Interest Rate Swaps Price

The price of the interest rate swap is equal to the present value of the fixed leg minus the present value of the floating leg.

Interest Rate Swap Example

To bring it all together, let’s go through an example of how a swap may be priced.  It can get really complicated so we’re just going to go through a basic vanilla example.  Here’s the scenario:

Counterparty A and Counterparty B enter into a swap agreement with a notional amount of $1 million.  Counterparty A thinks that interest rates are going to rise and wants to potentially profit from them.  Counterparty B is currently receiving a floating rate, but thinks rates are going down and wants to have it fixed.

Counterparty A offers Counterparty B a fixed rate of 7% in return for receiving a floating rate of LIBOR plus 2%.  At the time of the agreement, LIBOR is 5%, valuing both legs of the swap at the same amount (Counterparty A has a fixed rate of 7%, Counterparty B has LIBOR + 2% = 7%).  The agreement has a term of two years with quarterly payments.

Fast forward 3 months and LIBOR has risen to 6%, making the LIBOR + 2% calculation equal to 8%.  As such, the first payments will be calculated as:

Counterparty A (Pays fixed rate, receives floating rate):  $1,000,000 * .07% = $70,000

Counterparty B (Pays floating rate, receives fixed rate):  $1,000,000 * .08 = $80,000

To eliminate the hassle of exchanging full payments, the parties would only pay the difference.  As such, Counterparty B would pay $10,000 to Counterparty A. In this scenario, Counterparty B has incurred a $10,000 “loss”, meaning that they ended up paying $10,000 more than they would have if they had stuck with a fixed rate.

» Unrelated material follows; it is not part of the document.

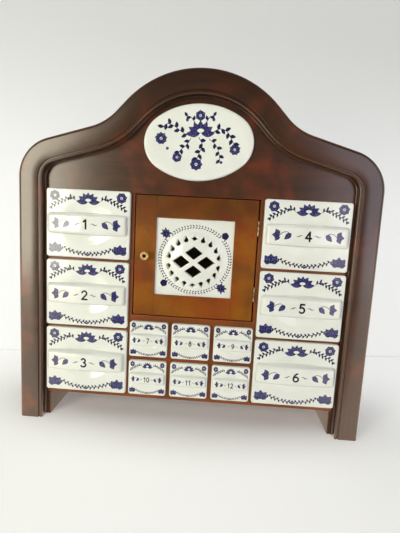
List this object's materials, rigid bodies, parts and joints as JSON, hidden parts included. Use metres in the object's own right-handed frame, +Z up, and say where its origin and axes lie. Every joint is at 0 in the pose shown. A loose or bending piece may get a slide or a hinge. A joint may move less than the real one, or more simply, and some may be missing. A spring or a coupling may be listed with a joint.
{
  "type": "spice cabinet",
  "caption": "Free-standing spice cabinet with an arched crown, ceramic drawers, a small hinged door with a pierced tile, and an oval plaque.",
  "frame": {"origin": "on the floor under the middle of the cabinet's width and of its depth", "axes": "+X to the right seen from the front, front faces -Y, +Z up"},
  "size_m": [0.417, 0.1466, 0.421],
  "materials": {
    "dark_wood": "dark glossy lacquer",
    "door_wood": "orange-brown glossy lacquer",
    "plain_wood": "unfinished",
    "glazed_ceramic": "white glaze with cobalt blue decoration",
    "brass": "dull",
    "steel": "plain",
    "pale_wood": "clear lacquer"
  },
  "bodies": {
    "cabinet": {"left_side": "dark_wood", "right_side": "dark_wood", "bottom_board": "dark_wood", "top_board": "dark_wood", "left_divider": "dark_wood", "right_divider": "dark_wood", "left_upper_shelf": "dark_wood", "left_lower_shelf": "dark_wood", "right_upper_shelf": "dark_wood", "right_lower_shelf": "dark_wood", "door_shelf": "dark_wood", "small_drawer_shelf": "dark_wood", "left_upright": "dark_wood", "right_upright": "dark_wood", "header_panel": "dark_wood", "back_panel": "plain_wood", "back_panel_nails": "steel", "left_post": "dark_wood", "right_post": "dark_wood", "left_shoulder_moulding": "dark_wood", "right_shoulder_moulding": "dark_wood", "crown_moulding": "dark_wood", "oval_plaque": "glazed_ceramic", "upper_hinge_frame_leaf": "brass", "upper_hinge_pin": "brass", "lower_hinge_frame_leaf": "brass", "lower_hinge_pin": "brass", "frame_leaf_screws": "brass", "catch_block": "plain_wood", "catch_magnet": "steel"},
    "door": {"door_left_stile": "door_wood", "door_right_stile": "door_wood", "door_top_rail": "door_wood", "door_bottom_rail": "door_wood", "pierced_tile": "glazed_ceramic", "tile_retaining_strips": "door_wood", "door_knob": "pale_wood", "knob_screw": "steel", "upper_hinge_door_leaf": "brass", "lower_hinge_door_leaf": "brass", "door_leaf_screws": "brass", "catch_strike": "steel"},
    "left_drawer_top": {"left_drawer_top": "glazed_ceramic"},
    "left_drawer_middle": {"left_drawer_middle": "glazed_ceramic"},
    "left_drawer_bottom": {"left_drawer_bottom": "glazed_ceramic"},
    "right_drawer_top": {"right_drawer_top": "glazed_ceramic"},
    "right_drawer_middle": {"right_drawer_middle": "glazed_ceramic"},
    "right_drawer_bottom": {"right_drawer_bottom": "glazed_ceramic"},
    "small_drawer_1": {"small_drawer_1": "glazed_ceramic"},
    "small_drawer_2": {"small_drawer_2": "glazed_ceramic"},
    "small_drawer_3": {"small_drawer_3": "glazed_ceramic"},
    "small_drawer_4": {"small_drawer_4": "glazed_ceramic"},
    "small_drawer_5": {"small_drawer_5": "glazed_ceramic"},
    "small_drawer_6": {"small_drawer_6": "glazed_ceramic"}
  },
  "joints": [
    {"name": "door_hinge", "type": "hinge", "parent": "cabinet", "child": "door", "pos_m": [0.0725, -0.0607, 0.2092], "axis": [0, 0, 1], "range_deg": [0, 90]},
    {"name": "left_drawer_top_slide", "type": "slide", "parent": "cabinet", "child": "left_drawer_top", "axis": [0, -1, 0], "range_m": [0, 0.095]},
    {"name": "left_drawer_middle_slide", "type": "slide", "parent": "cabinet", "child": "left_drawer_middle", "axis": [0, -1, 0], "range_m": [0, 0.095]},
    {"name": "left_drawer_bottom_slide", "type": "slide", "parent": "cabinet", "child": "left_drawer_bottom", "axis": [0, -1, 0], "range_m": [0, 0.095]},
    {"name": "right_drawer_top_slide", "type": "slide", "parent": "cabinet", "child": "right_drawer_top", "axis": [0, -1, 0], "range_m": [0, 0.095]},
    {"name": "right_drawer_middle_slide", "type": "slide", "parent": "cabinet", "child": "right_drawer_middle", "axis": [0, -1, 0], "range_m": [0, 0.095]},
    {"name": "right_drawer_bottom_slide", "type": "slide", "parent": "cabinet", "child": "right_drawer_bottom", "axis": [0, -1, 0], "range_m": [0, 0.095]},
    {"name": "small_drawer_1_slide", "type": "slide", "parent": "cabinet", "child": "small_drawer_1", "axis": [0, -1, 0], "range_m": [0, 0.085]},
    {"name": "small_drawer_2_slide", "type": "slide", "parent": "cabinet", "child": "small_drawer_2", "axis": [0, -1, 0], "range_m": [0, 0.085]},
    {"name": "small_drawer_3_slide", "type": "slide", "parent": "cabinet", "child": "small_drawer_3", "axis": [0, -1, 0], "range_m": [0, 0.085]},
    {"name": "small_drawer_4_slide", "type": "slide", "parent": "cabinet", "child": "small_drawer_4", "axis": [0, -1, 0], "range_m": [0, 0.085]},
    {"name": "small_drawer_5_slide", "type": "slide", "parent": "cabinet", "child": "small_drawer_5", "axis": [0, -1, 0], "range_m": [0, 0.085]},
    {"name": "small_drawer_6_slide", "type": "slide", "parent": "cabinet", "child": "small_drawer_6", "axis": [0, -1, 0], "range_m": [0, 0.085]}
  ]
}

To value all streams of the swap agreement, cash flows are discounted to the present value.

Conclusion

While not for everyone, Interest Rate Swaps are a useful instrument that can protect against interest rate movements or allow an investor to profit from them.  In either case, the swap participants need to have a firm conviction on where rates are headed before entering into the contract. One of them will be right and “win” while the other will be wrong and “lose.’